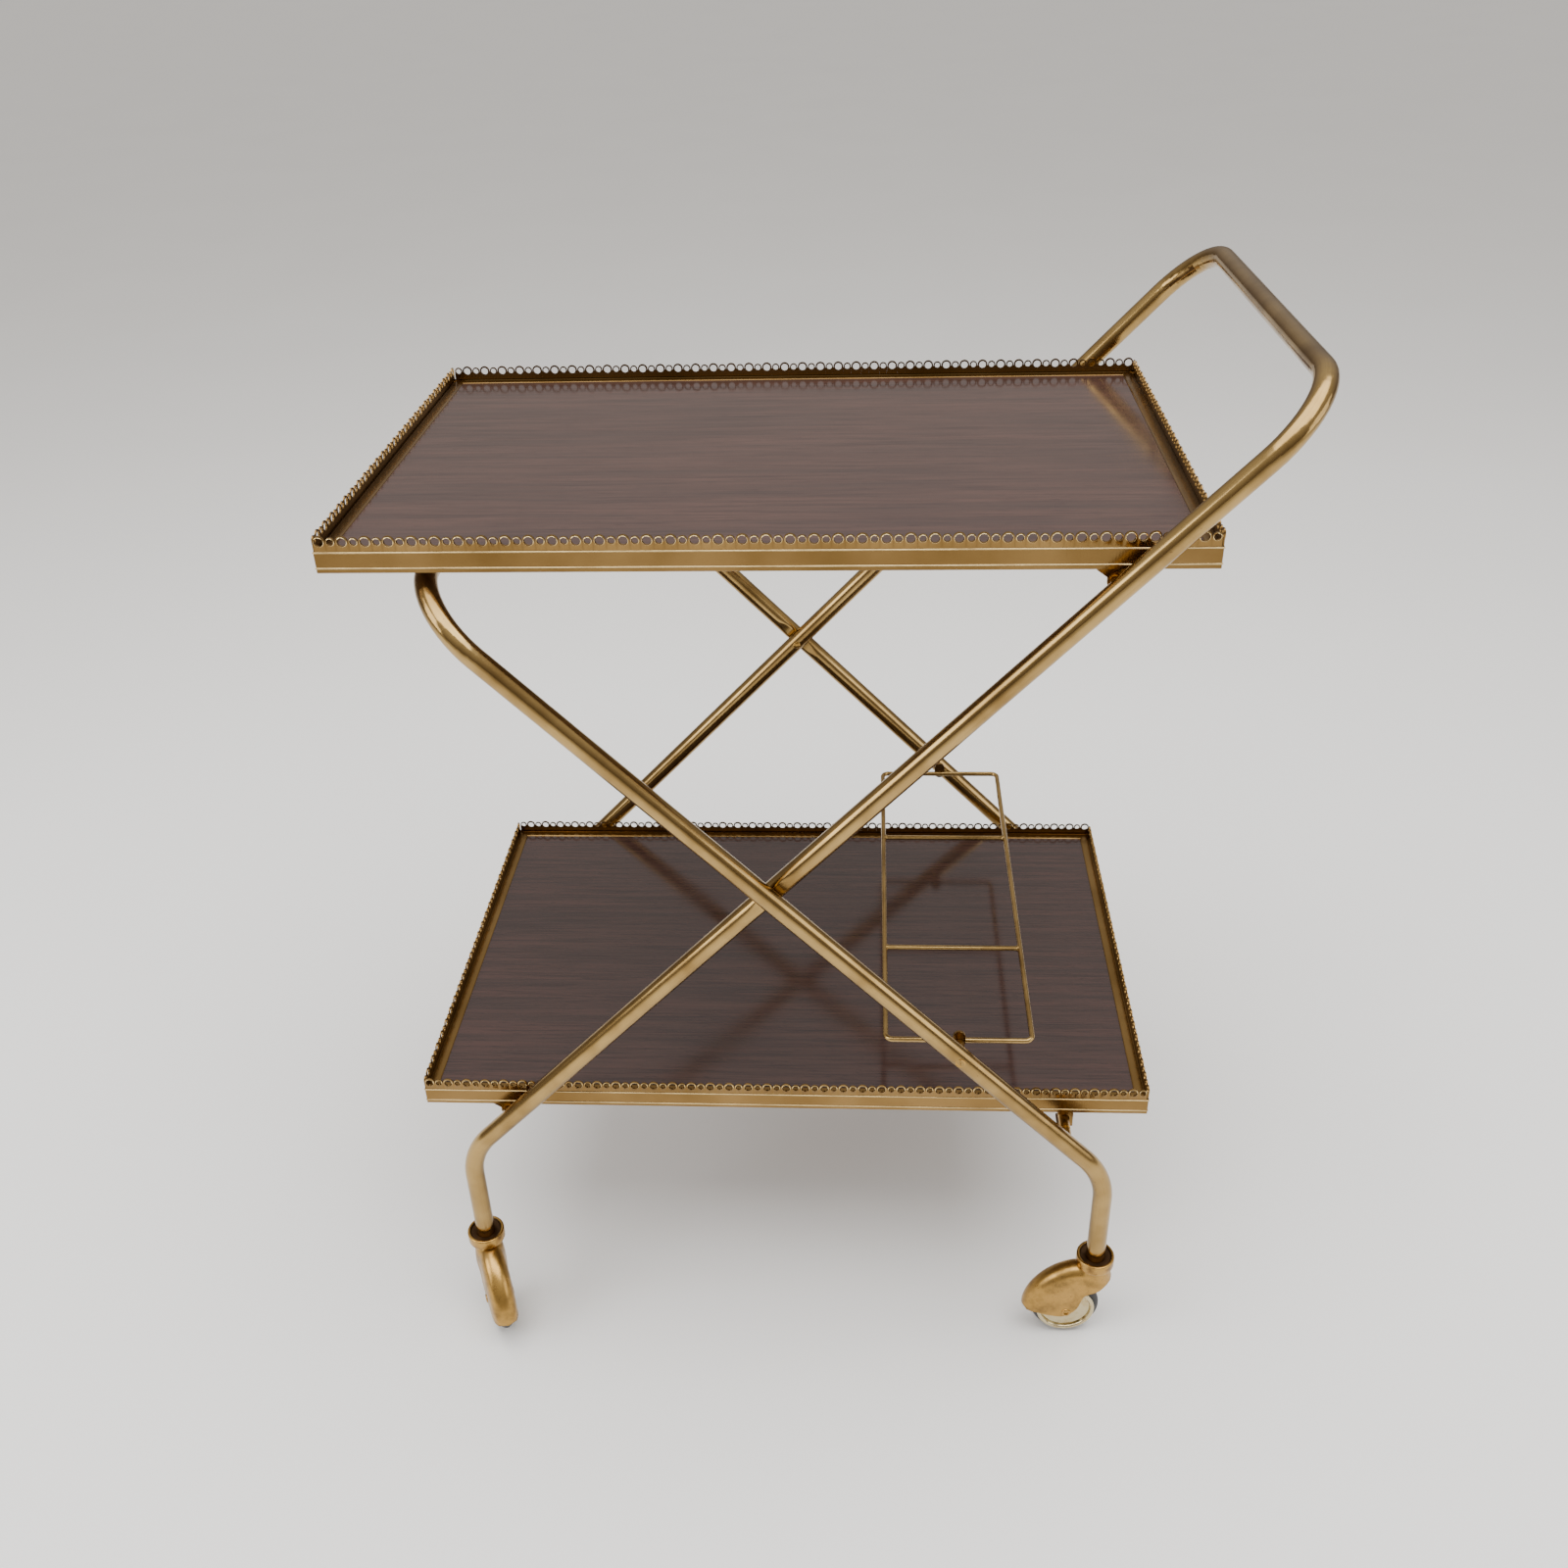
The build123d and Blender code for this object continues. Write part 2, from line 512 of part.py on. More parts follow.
def wheel():
    """Tyre and brass disc about Y, in the castor's frame."""
    turn = Pos(TRAIL, 0, WHEEL_R) * Rot(90, 0, 0)
    core_r = WHEEL_R - TYRE_DEPTH
    tyre = Cylinder(WHEEL_R, TYRE_WIDTH)
    tyre = fillet(tyre.edges(), TYRE_ROUND) - Cylinder(core_r, TYRE_WIDTH)
    disc = Cylinder(core_r, TYRE_WIDTH) + Cylinder(HUB_D / 2, HUB_WIDTH)
    for side in (-1, 1):
        middle = side * (TYRE_WIDTH + DISC_FLANGE) / 2
        disc += Pos(0, 0, middle) * Cylinder(DISC_D / 2, DISC_FLANGE)
        roll = Pos(0, 0, side * (TYRE_WIDTH / 2 + DISC_FLANGE)) * Torus(DISC_D / 2 - RIM_R, RIM_R)
        disc += roll - Cylinder(WHEEL_D, TYRE_WIDTH)
    disc -= Cylinder(AXLE_D / 2 + RUNNING_FIT, 2 * HUB_WIDTH)
    return turn * tyre, turn * disc


def castor_hood():
    """A one-piece hood: closed neck, thin cheeks and crown over the wheel, open below."""
    hood = hood_mass(0)
    hollow = hood_mass(HOOD_WALL) & Pos(0, 0, (HOOD_TOP - HOOD_NECK) / 2) * Box(
        4 * HOOD_LENGTH, 2 * CUP_D, HOOD_TOP - HOOD_NECK)
    well_width = HOOD_WIDTH - 2 * HOOD_WALL
    well = Pos(TRAIL, 0, WHEEL_R) * Rot(90, 0, 0) * Cylinder(WHEEL_R + WHEEL_GAP, well_width)
    axle_hole = pin_y(TRAIL, WHEEL_R, -HOOD_WIDTH, HOOD_WIDTH, AXLE_D / 2 + SEAT_FIT)
    stem_hole = Pos(0, 0, HOOD_TOP - HOOD_NECK / 2) * Cylinder(STEM_D / 2 + SEAT_FIT, HOOD_NECK)
    return hood - hollow - well - axle_hole - stem_hole


def axle_rivet():
    half = HOOD_WIDTH / 2
    axle = pin_y(TRAIL, WHEEL_R, -half, half, AXLE_D / 2)
    for side in (-1, 1):
        low = min(side * half, side * (half + AXLE_HEAD))
        head = pin_y(TRAIL, WHEEL_R, low, low + AXLE_HEAD, AXLE_HEAD_D / 2)
        axle += fillet(head.edges().group_by(Axis.Y)[-1 if side > 0 else 0],
                       AXLE_HEAD * HEAD_ROUND)
    return axle


def cup_ring():
    """A turned cup round the tube's end, dished on top, with a floor under the tube."""
    middle = (CUP_TOP + CUP_BOTTOM) / 2
    cup = Pos(0, 0, middle) * Cylinder(CUP_D / 2, CUP_HEIGHT)
    cup = fillet(cup.edges().group_by(Axis.Z)[0], CUP_EDGE)
    cup = fillet(cup.edges().group_by(Axis.Z)[-1], CUP_ROUND)
    dish = loft([Pos(0, 0, CUP_TOP - CUP_DISH) * Circle(TUBE_R + DISH_GAP),
                 Pos(0, 0, CUP_TOP) * Circle(CUP_D / 2 - CUP_RIM)])
    room = Pos(0, 0, (CUP_TOP + TUBE_END) / 2) * Cylinder(TUBE_R + SEAT_FIT, CUP_TOP - TUBE_END)
    hole = Pos(0, 0, CUP_BOTTOM) * Cylinder(STEM_D / 2 + RUNNING_FIT, CUP_HEIGHT)
    return cup - dish - room - hole


def stem():
    low = HOOD_TOP - HOOD_NECK
    pin = Pos(0, 0, low + (STEM_LENGTH + HOOD_NECK) / 2) * Cylinder(
        STEM_D / 2, STEM_LENGTH + HOOD_NECK)
    return chamfer(pin.edges().group_by(Axis.Z)[-1], STEM_CHAMFER)


def socket_plug():
    plug = Pos(0, 0, TUBE_END + PLUG_LENGTH / 2) * Cylinder(BORE_R - SEAT_FIT, PLUG_LENGTH)
    room = STEM_LENGTH + PLUG_TOP_GAP
    return plug - Pos(0, 0, HOOD_TOP + room / 2) * Cylinder(STEM_D / 2 + RUNNING_FIT, room)


def castors():
    """Four castors; each node's name starts with the corner it stands at."""
    tyre, disc = wheel()
    turning = {
        "castor_hood": castor_hood(), "axle_rivet": axle_rivet(), "castor_stem": stem(),
        "tyre": tyre, "wheel_disc": disc, "cup_ring": cup_ring(), "socket_plug": socket_plug(),
    }
    left = (PIVOT_X - FOOT_X, HANDLE_HALF, LEFT_TRAIL_ANGLE)
    right = (PIVOT_X + FOOT_X, SUPPORT_HALF, RIGHT_TRAIL_ANGLE)
    made = {}
    for end, (x, half, angle) in {"left": left, "right": right}.items():
        for row, y, turn in (("front", -half, angle), ("rear", half, -angle)):
            for piece, shape in turning.items():
                made[f"{row}_{end}_{piece}"] = Pos(x, y, 0) * Rot(0, 0, turn) * shape
    return made


# ---- the whole trolley ---------------------------------------------------------------------
def trolley():
    nodes = {
        "handle_tube": handle_tube(),
        "support_tube": support_tube(),
        "scissor_rivets": scissor_rivets(),
        "tray_studs": tray_studs(),
    }
    nodes.update(tray("upper", UPPER_TRAY_Z, 1))
    nodes.update(tray("lower", LOWER_TRAY_Z, -1))
    nodes.update(rack())
    nodes.update(castors())
    return nodes


def main():
    os.makedirs("parts", exist_ok=True)
    for name, shape in trolley().items():
        pieces = shape if isinstance(shape, list) else shape.solids()
        solids = [solid for piece in pieces for solid in piece.solids()]
        whole = solids[0] if len(solids) == 1 else Compound(children=solids)
        export_step(whole, f"parts/{name}.step")
        print(name, len(solids), round(whole.volume))


if __name__ == "__main__":
    main()
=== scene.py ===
"""Folding brass serving trolley: its surfaces, finishes and stage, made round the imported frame."""
import json
import math

import bmesh
import bpy
import numpy as np
from bpy.props import FloatProperty, FloatVectorProperty, PointerProperty, StringProperty
from mathutils import Euler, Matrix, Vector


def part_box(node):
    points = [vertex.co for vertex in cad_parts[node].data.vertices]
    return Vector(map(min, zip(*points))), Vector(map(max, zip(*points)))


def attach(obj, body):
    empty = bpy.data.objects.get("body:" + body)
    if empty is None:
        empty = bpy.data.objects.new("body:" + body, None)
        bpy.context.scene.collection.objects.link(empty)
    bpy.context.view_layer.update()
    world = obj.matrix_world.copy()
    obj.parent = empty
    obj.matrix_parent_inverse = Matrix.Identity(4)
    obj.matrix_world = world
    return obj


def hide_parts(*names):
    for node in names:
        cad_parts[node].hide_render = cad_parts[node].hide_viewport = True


bl_info = {
    "name": "Serving Trolley",
    "version": (1, 0, 0),
    "blender": (4, 5, 0),
    "location": "3D View > Sidebar > Trolley",
    "description": "Makes the surfaces, finishes and stage of a folding brass serving trolley",
    "category": "Add Mesh",
}

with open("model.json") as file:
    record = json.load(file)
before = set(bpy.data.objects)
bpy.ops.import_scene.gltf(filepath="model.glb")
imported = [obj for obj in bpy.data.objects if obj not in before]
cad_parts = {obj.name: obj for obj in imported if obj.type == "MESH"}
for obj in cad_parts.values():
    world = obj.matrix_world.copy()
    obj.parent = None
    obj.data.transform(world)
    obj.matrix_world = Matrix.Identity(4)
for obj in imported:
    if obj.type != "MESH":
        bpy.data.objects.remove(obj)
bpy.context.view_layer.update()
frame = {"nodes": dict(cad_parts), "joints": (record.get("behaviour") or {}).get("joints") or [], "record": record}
JOINTS = {joint["name"]: joint for joint in frame["joints"]}
MOUNTS = {mount["name"]: mount for mount in frame["record"]["mounts"]}
CORNERS = ("front_left", "front_right", "rear_left", "rear_right")
TRAYS = ("upper", "lower")
RAILS = ("rail_front", "rail_back", "rail_left", "rail_right")
MM = 0.001
# each rail's outer face: axis, which corner of its box, and the side that it looks to
OUTER = {"rail_front": (1, 0, -1), "rail_back": (1, 1, 1), "rail_left": (0, 0, -1),
         "rail_right": (0, 1, 1)}
MERGE = 1e-6                # points nearer than this are one point
ARC_POINTS = 15             # in each bend of a tube or wire

# soft lights: place, turn in degrees, size and power in watts
LIGHTS = {"overhead": ((0.2, -0.4, 2.6), (0, 0, 0), (3.2, 2.4), 105),
          "window": ((-2.6, -1.2, 1.7), (65, 0, -62), (1.6, 1.8), 40),
          "side": ((2.7, -0.6, 1.1), (80, 0, 78), (1.8, 1.2), 16)}
FLOOR_REACH = 20.0

# tubes
TUBE_STEP = 3.5 * MM
TUBE_SIDES = 48
CUP_FLOOR = 1.0 * MM        # a tube's end above the underside of its cup ring
DENT_RISE = 0.1227          # slope of the cone that eases a dent off
DENT_REACH = 30 * MM

# rails
RAIL_STEPS = 61
GROOVE_DEPTH = 0.85 * MM
LIP_THICK = 1.0 * MM
CELL_GAP = 0.01 * MM        # between one hole's cell and the next
RING_ROOT = 0.9 * MM        # a ring meets the strip this far below its hole's middle
RING_RAISE = 0.42 * MM
RIM_CREST = 0.25 * MM       # beyond the hole's edge
RIM_SHOULDER = 0.65 * MM
HIGHLIGHT_DEPTH = 0.42 * MM    # how far down from the crests the pale painted highlight reaches, where the lacquer is also worn thin
WAVE_UNIT = 20              # a Wave texture makes 20 radians of bands in one unit
RIB_SPACING_MM = 2.0

# rivets and studs
EAR_THICK = 2.0 * MM
PIN_R = 2.5 * MM
HEAD_GAP = 0.3 * MM         # between a rivet's head and what it holds
STUD_R = 4.5 * MM
STUD_END = 177.85 * MM      # a stud's inner end, from the trolley's middle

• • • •

Above are the lines; repeat exactly the ones from the line containing "# ---- the whole" down to the line containing "record = json.load(file)", both inclusive.

> _Reply to the task_:
# ---- the whole trolley ---------------------------------------------------------------------
def trolley():
    nodes = {
        "handle_tube": handle_tube(),
        "support_tube": support_tube(),
        "scissor_rivets": scissor_rivets(),
        "tray_studs": tray_studs(),
    }
    nodes.update(tray("upper", UPPER_TRAY_Z, 1))
    nodes.update(tray("lower", LOWER_TRAY_Z, -1))
    nodes.update(rack())
    nodes.update(castors())
    return nodes


def main():
    os.makedirs("parts", exist_ok=True)
    for name, shape in trolley().items():
        pieces = shape if isinstance(shape, list) else shape.solids()
        solids = [solid for piece in pieces for solid in piece.solids()]
        whole = solids[0] if len(solids) == 1 else Compound(children=solids)
        export_step(whole, f"parts/{name}.step")
        print(name, len(solids), round(whole.volume))


if __name__ == "__main__":
    main()
=== scene.py ===
"""Folding brass serving trolley: its surfaces, finishes and stage, made round the imported frame."""
import json
import math

import bmesh
import bpy
import numpy as np
from bpy.props import FloatProperty, FloatVectorProperty, PointerProperty, StringProperty
from mathutils import Euler, Matrix, Vector


def part_box(node):
    points = [vertex.co for vertex in cad_parts[node].data.vertices]
    return Vector(map(min, zip(*points))), Vector(map(max, zip(*points)))


def attach(obj, body):
    empty = bpy.data.objects.get("body:" + body)
    if empty is None:
        empty = bpy.data.objects.new("body:" + body, None)
        bpy.context.scene.collection.objects.link(empty)
    bpy.context.view_layer.update()
    world = obj.matrix_world.copy()
    obj.parent = empty
    obj.matrix_parent_inverse = Matrix.Identity(4)
    obj.matrix_world = world
    return obj


def hide_parts(*names):
    for node in names:
        cad_parts[node].hide_render = cad_parts[node].hide_viewport = True


bl_info = {
    "name": "Serving Trolley",
    "version": (1, 0, 0),
    "blender": (4, 5, 0),
    "location": "3D View > Sidebar > Trolley",
    "description": "Makes the surfaces, finishes and stage of a folding brass serving trolley",
    "category": "Add Mesh",
}

with open("model.json") as file:
    record = json.load(file)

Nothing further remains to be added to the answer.